[What needs to be done]:
Search the material below for the word "shown" and copy every line in which it occurs.

[Given material]:
>>>

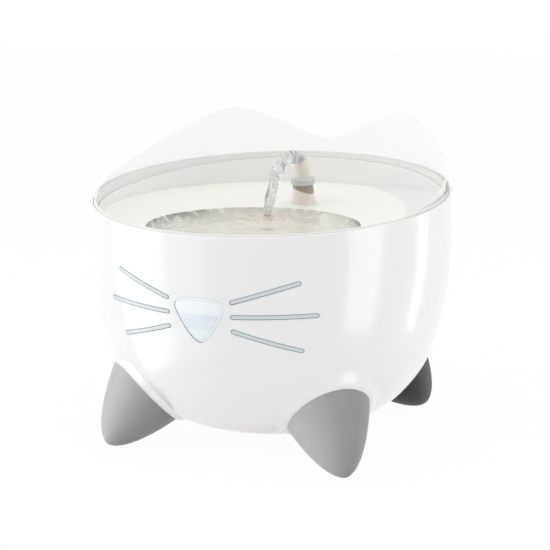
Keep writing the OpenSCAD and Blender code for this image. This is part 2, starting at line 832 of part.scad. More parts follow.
module filter_lid() {
    color("#eceef0") difference() {
        union() {
            translate([0, 0, pan_z + pan_h]) linear_extrude(lid_t) pan_area(0);
            translate([0, 0, pan_z + pan_h - 1.6]) linear_extrude(1.6) difference() {
                pan_area(pan_wall + 0.2);
                pan_area(pan_wall + 1.8);
            }
        }
        grille_slots(pan_z + pan_h - 1, lid_t + 2);
    }
}

// ---- Pump ----
module pump_case() {
    color("#3c4046") difference() {
        union() {
            pump_block(pump_w, pump_h, case_front, case_back, pump_z);
            intersection() {
                riser_axis(shaft_h) cylinder(r = boss_r, h = 60);
                translate([-far, -far, pump_z + pump_h - 0.5])
                    cube([2 * far, 2 * far, boss_top - pump_z - pump_h + 0.5]);
            }
        }
        on_shaft(chamber_r, chamber_y - chamber_len / 2, case_back + 1);
        on_shaft(well_r, chamber_y - chamber_len / 2 - well_len, case_back);
        on_shaft(bush_r, chamber_y - chamber_len / 2 - well_len - bush_len, case_back);
        difference() {
            on_shaft(coil_r + 0.2, case_front - 1, case_front + coil_len + 1.5);
            on_shaft(coil_in_r - 0.2, case_front - 2, case_front + coil_len + 3);
        }
        tongues(rest_gap);
        riser_axis(shaft_h) cylinder(r = riser_bore_r, h = 80);
        riser_axis(riser_foot) cylinder(r = riser_r + 0.05, h = 60);
    }
}

module motor_coil() {
    color("#b87333") difference() {
        on_shaft(coil_r, case_front + 0.5, case_front + coil_len);
        on_shaft(coil_in_r, case_front, case_front + coil_len + 1);
    }
}

module motor_cap() {
    color("#34373c") difference() {
        pump_block(pump_w, pump_h, case_front - cap_t, case_front, pump_z);
        on_shaft(lens_r, case_front - cap_t - 1, case_front - cap_t + 2.6);
    }
}

module led_board() {
    color("#1f6b45") on_shaft(lens_r - 0.3, case_front - cap_t + 1.6, case_front - cap_t + 2.6);
    color("#f6f2d0") for (a = [90, 210, 330]) translate([5.5 * cos(a), 0, 5.5 * sin(a)])
        on_shaft(1.5, case_front - cap_t + 0.6, case_front - cap_t + 1.6);
}

module led_lens() {
    color("#e4f1f6") difference() {
        intersection() {
            on_shaft(lens_r - 0.05, case_front - cap_t - 3, case_front - cap_t + 1.6);
            translate([pump_x, case_front - cap_t + 17, shaft_z]) sphere(r = 20);
        }
        on_shaft(lens_r - 2, case_front - cap_t + 0.3, case_front - cap_t + 2);
    }
}

module suction_cups() {
    color("#b9bcc0") for (sx = [-1, 1], y = [case_front + 6, case_back - 6])
        translate([pump_x + sx * (pump_w / 2 - cup_foot_r), y, seat_z])
            rotate_extrude() polygon([[0, 1.2], [cup_foot_r - 2, 0.4], [cup_foot_r, 0], [cup_foot_r, 0.8],
                                      [3.4, 3.2], [3.4, cup_h], [0, cup_h]]);
}

// Angles of the three windows that let water into the chamber
window_turns = [0, 120, 240];

// A fan-shaped window round the shaft, from y0 to y1
module fan_window(turn, y0, y1) {
    step = window_half / 3;
    translate([pump_x, y0, shaft_z]) rotate([-90, 0, 0]) rotate([0, 0, turn]) linear_extrude(y1 - y0)
        polygon(concat([for (a = [-window_half:step:window_half]) window_in_r * [cos(a), sin(a)]],
                       [for (a = [window_half:-step:-window_half]) window_out_r * [cos(a), sin(a)]]));
}

module impeller_cover() {
    color("#4a4f56") difference() {
        union() {
            on_shaft(cover_plate_r, case_back, case_back + cover_plate_t);
            on_shaft(dial_pin_r, case_back, dial_y + dial_t + 0.1 + dial_head_t);
            on_shaft(dial_head_r, dial_y + dial_t + 0.1, dial_y + dial_t + 0.1 + dial_head_t);
        }
        on_shaft(bush_r, case_back - 1, case_back + cover_plate_t - 0.6);
        for (turn = window_turns) fan_window(turn, case_back - 1, case_back + cover_plate_t + 1);
    }
}

module flow_dial() {
    color("#e08a3c") difference() {
        union() {
            on_shaft(dial_r, dial_y, dial_y + dial_t);
            translate([pump_x - 1.2, dial_y, shaft_z + dial_r - 2]) cube([2.4, dial_t + 0.6, 3.6]);
        }
        on_shaft(dial_pin_r + spin_gap, dial_y - 1, dial_y + dial_t + 1);
        for (turn = window_turns) fan_window(turn, dial_y - 1, dial_y + dial_t + 1);
    }
}

// The tongues that hold the intake cover on the case, grown by g
module tongues(g) {
    w = tongue_t + 2 * g;
    h = tongue_h + 2 * g;
    for (sx = [-1, 1]) translate([pump_x + sx * tongue_x - w / 2, cover_y - tongue_len - g, shaft_z - h / 2])
        cube([w, tongue_len + tongue_root, h]);
}

module intake_cover() {
    h = pump_h - 2 * cover_lift;
    color("#3c4046") {
        difference() {
            pump_block(pump_w - 2, h, cover_y, cover_y + cover_len, pump_z + cover_lift);
            translate([pump_x - pump_w / 2 + 1 + cover_wall, cover_y - 1, pump_z + cover_lift + cover_wall])
                cube([pump_w - 2 - 2 * cover_wall, cover_len - cover_wall + 1, h - 2 * cover_wall]);
            for (k = [-3:3]) translate([pump_x + k * cover_slot_pitch, cover_y + 2 + cover_len / 2, shaft_z])
                cube([cover_slot_w, cover_len, pump_h - 2 * cover_slot_end], center = true);
        }
        tongues(0);
        for (sx = [-1, 1]) translate([pump_x + sx * (tongue_x + 1) - 1.8, cover_y, shaft_z - tongue_h / 2])
            cube([3.6, tongue_root, tongue_h]);
    }
}

module intake_sponge() {
    t = 4.5;
    h = pump_h - 2 * cover_lift - 2 * cover_wall - 0.6;
    color("#2b2d30") translate([pump_x - pump_w / 2 + 1.3 + cover_wall, cover_y + cover_len - cover_wall - t,
                                pump_z + cover_lift + cover_wall + 0.3])
        cube([pump_w - 2.6 - 2 * cover_wall, t, h]);
}

module impeller_shaft() {
    color("#e9e6df") on_shaft(shaft_r, chamber_y - chamber_len / 2 - well_len - bush_len + 0.6,
                              case_back + cover_plate_t - 0.8);
}

module bush(y0, y1) {
    color("#1f2022") difference() {
        on_shaft(bush_r - 0.02, y0, y1);
        on_shaft(shaft_r + 0.01, y0 - 1, y1 + 1);
    }
}

module magnet_rotor() {
    y1 = chamber_y - chamber_len / 2 - 0.8;
    color("#2a2a2c") difference() {
        on_shaft(magnet_r, y1 - 22, y1);
        on_shaft(shaft_r + spin_gap, y1 - 23, y1 + 1);
    }
}

module impeller() {
    y0 = chamber_y - chamber_len / 2 - 0.8;
    color("#e7e8ea") difference() {
        union() {
            on_shaft(4, y0, y0 + chamber_len - 0.6);
            on_shaft(impeller_r, y0 + 1.2, y0 + 2.2);
            for (i = [0:blade_count - 1])
                translate([pump_x, 0, shaft_z]) rotate([0, i * 360 / blade_count, 0])
                    translate([-0.7, y0 + 2.2, 3]) cube([1.4, chamber_len - 3.4, impeller_r - 3.4]);
        }
        on_shaft(shaft_r + spin_gap, y0 - 1, y0 + chamber_len + 1);
    }
}

// ---- Inlet and lead ----
module on_inlet(r, y0, y1) {
    translate([0, y0, inlet_z]) rotate([-90, 0, 0]) cylinder(r = r, h = y1 - y0);
}

module power_inlet() {
    color("#222426") {
        difference() {
            union() {
                on_inlet(inlet_flange_r, inlet_face - flange_t, inlet_face);
                on_inlet(inlet_r, barrel_in, inlet_face - flange_t);
            }
            on_inlet(jack_r, inlet_face - jack_depth, inlet_face + 1);
        }
        on_inlet(0.8, inlet_face - jack_depth, inlet_face - 1.5);
    }
}

module inlet_gasket() {
    color("#6a6c70") difference() {
        on_inlet(inlet_flange_r, inlet_face - flange_t - gasket_t, inlet_face - flange_t);
        on_inlet(inlet_r, inlet_face - flange_t - gasket_t - 1, inlet_face);
    }
}

module inlet_nut() {
    y1 = inlet_face - inlet_boss_len;
    color("#3a3c40") difference() {
        translate([0, y1 - nut_t, inlet_z]) rotate([-90, 0, 0])
            cylinder(r = inlet_r + 3.4, h = nut_t, $fn = 6);
        on_inlet(inlet_r, y1 - nut_t - 1, y1 + 1);
    }
}

// Smooth curve through the lead's points, with the tangents of a Catmull-Rom spline
function route_point(p, i, t) =
    let (a = p[max(i - 1, 0)], b = p[i], c = p[i + 1], d = p[min(i + 2, len(p) - 1)])
    0.5 * (2 * b + (c - a) * t + (2 * a - 5 * b + 4 * c - d) * t ^ 2 + (3 * b - a - 3 * c + d) * t ^ 3);
route_steps = 5;
route_last = len(lead_route) - 1;
route_inner = [for (i = [0:route_last - 1], k = [0:route_steps - 1]) route_point(lead_route, i, k / route_steps)];
lead_path = concat(route_inner, [lead_route[route_last]]);

function unit(v) = v / norm(v);

// A round tube along a path, closed at both ends
module sweep(path, r, sides) {
    n = len(path);
    ring = [for (i = [0:n - 1]) let (t = unit(path[min(i + 1, n - 1)] - path[max(i - 1, 0)]),
                u = unit(cross(t, abs(t[2]) < 0.8 ? [0, 0, 1] : [1, 0, 0])), v = cross(t, u))
            for (k = [0:sides - 1]) path[i] + r * (cos(360 * k / sides) * u + sin(360 * k / sides) * v)];
    polyhedron(ring, concat(
        [for (i = [0:n - 2], k = [0:sides - 1]) let (m = (k + 1) % sides)
            each [[i * sides + k, (i + 1) * sides + m, i * sides + m],
                  [i * sides + k, (i + 1) * sides + k, (i + 1) * sides + m]]],
        [[for (k = [0:sides - 1]) k]],
        [[for (k = [sides - 1:-1:0]) (n - 1) * sides + k]]));
}

module pump_lead() {
    color("#dcdcdc") sweep(lead_path, lead_r, 8);
}

tank();
pump_stand();
splash_guard();
drinking_tray();
spout_base();
spout_collar();
spout_tube();
stub_seal();
riser_tube();
nose_window();
mirror([1, 0, 0]) whisker_windows();  // whisker_window_left
whisker_windows();  // whisker_window_right
leg(360 - front_leg_angle);  // leg_front_left
leg(front_leg_angle);  // leg_front_right
leg(180 + rear_leg_angle);  // leg_rear_left
leg(180 - rear_leg_angle);  // leg_rear_right
leg_screws();
leg_tips();
filter_pan();
carbon_layer();
filter_pad();
filter_lid();
pump_case();
motor_coil();
motor_cap();
led_board();
led_lens();
suction_cups();
impeller_cover();
flow_dial();
intake_cover();
intake_sponge();
impeller_shaft();
bush(case_back, case_back + cover_plate_t - 0.6);  // shaft_bush_front
bush(chamber_y - chamber_len / 2 - well_len - bush_len, chamber_y - chamber_len / 2 - well_len);  // shaft_bush_rear
magnet_rotor();
impeller();
power_inlet();
inlet_gasket();
inlet_nut();
pump_lead();
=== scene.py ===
"""Looks of a pet water fountain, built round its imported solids.

A white bowl with a cat face stands on four cone legs. It carries an eared splash guard, a drinking
tray with a pool, and a clear spout that throws an arc of water into the pool. Lengths in the classes
are millimetres, in the solids' own frame, and turn into metres when a piece is finished.
"""

import logging
import math
from dataclasses import dataclass, field, replace
from enum import Enum
from typing import Any, Iterable, Optional, Sequence, Union

import bmesh
import bpy
from mathutils import Matrix, Vector, noise


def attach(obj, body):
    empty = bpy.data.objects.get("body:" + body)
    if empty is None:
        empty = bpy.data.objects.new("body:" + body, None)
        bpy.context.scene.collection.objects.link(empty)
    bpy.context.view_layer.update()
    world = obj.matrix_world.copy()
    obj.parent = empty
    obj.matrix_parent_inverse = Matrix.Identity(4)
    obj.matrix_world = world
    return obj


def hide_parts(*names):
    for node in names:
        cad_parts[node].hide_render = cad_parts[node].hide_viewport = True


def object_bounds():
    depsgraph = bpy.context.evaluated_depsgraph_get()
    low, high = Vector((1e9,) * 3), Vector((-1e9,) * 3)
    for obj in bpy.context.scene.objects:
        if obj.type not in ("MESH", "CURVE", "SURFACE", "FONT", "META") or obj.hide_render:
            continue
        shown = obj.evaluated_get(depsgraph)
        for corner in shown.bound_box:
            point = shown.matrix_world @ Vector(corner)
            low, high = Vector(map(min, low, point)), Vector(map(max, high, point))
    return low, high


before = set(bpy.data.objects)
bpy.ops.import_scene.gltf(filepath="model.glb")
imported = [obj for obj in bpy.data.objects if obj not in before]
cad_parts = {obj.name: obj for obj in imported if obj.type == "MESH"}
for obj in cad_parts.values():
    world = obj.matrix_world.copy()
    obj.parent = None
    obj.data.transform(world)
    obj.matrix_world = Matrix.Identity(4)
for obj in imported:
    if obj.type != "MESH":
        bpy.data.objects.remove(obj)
CAD_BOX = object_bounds()

MM = 0.001
LOG = logging.getLogger("fountain")

Colour = tuple[float, float, float]
Span = tuple[float, float]
Profile = list[tuple[float, float]]

UP = (0.0, 0.0, 1.0)
# Way that the legs' painted highlight faces.
PAINTED_SHEEN_WAY = (-0.93, -0.36, 0.3)
# Way that the rear legs' painted shade faces.
PAINTED_SHADE_WAY = (0.36, -0.93, 0.0)
FLAT = (1, 1, 0)
PLASTIC_IOR = 1.49
WATER_IOR = 1.333
TURN_STEPS = 256
FINE_STEPS = 360


class Body(str, Enum):
    """The bodies of the fountain that new pieces ride on."""

    BASE = "base"
    GUARD = "guard"
    TRAY = "tray"
    SPOUT = "spout"


def linear(red: int, green: int, blue: int) -> Colour:
    """Turns an sRGB colour of 0 to 255 into the linear values that a shader takes.

    Args:
        red: Red, 0 to 255.
        green: Green, 0 to 255.
        blue: Blue, 0 to 255.

    Returns:
        The linear red, green and blue, 0 to 1.
    """
    parts = [value / 255 for value in (red, green, blue)]
    red_l, green_l, blue_l = [p / 12.92 if p <= 0.04045 else ((p + 0.055) / 1.055) ** 2.4 for p in parts]
    return red_l, green_l, blue_l


# ---------------------------------------------------------------- shader nodes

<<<

[Task answer]:
        shown = obj.evaluated_get(depsgraph)
        for corner in shown.bound_box:
            point = shown.matrix_world @ Vector(corner)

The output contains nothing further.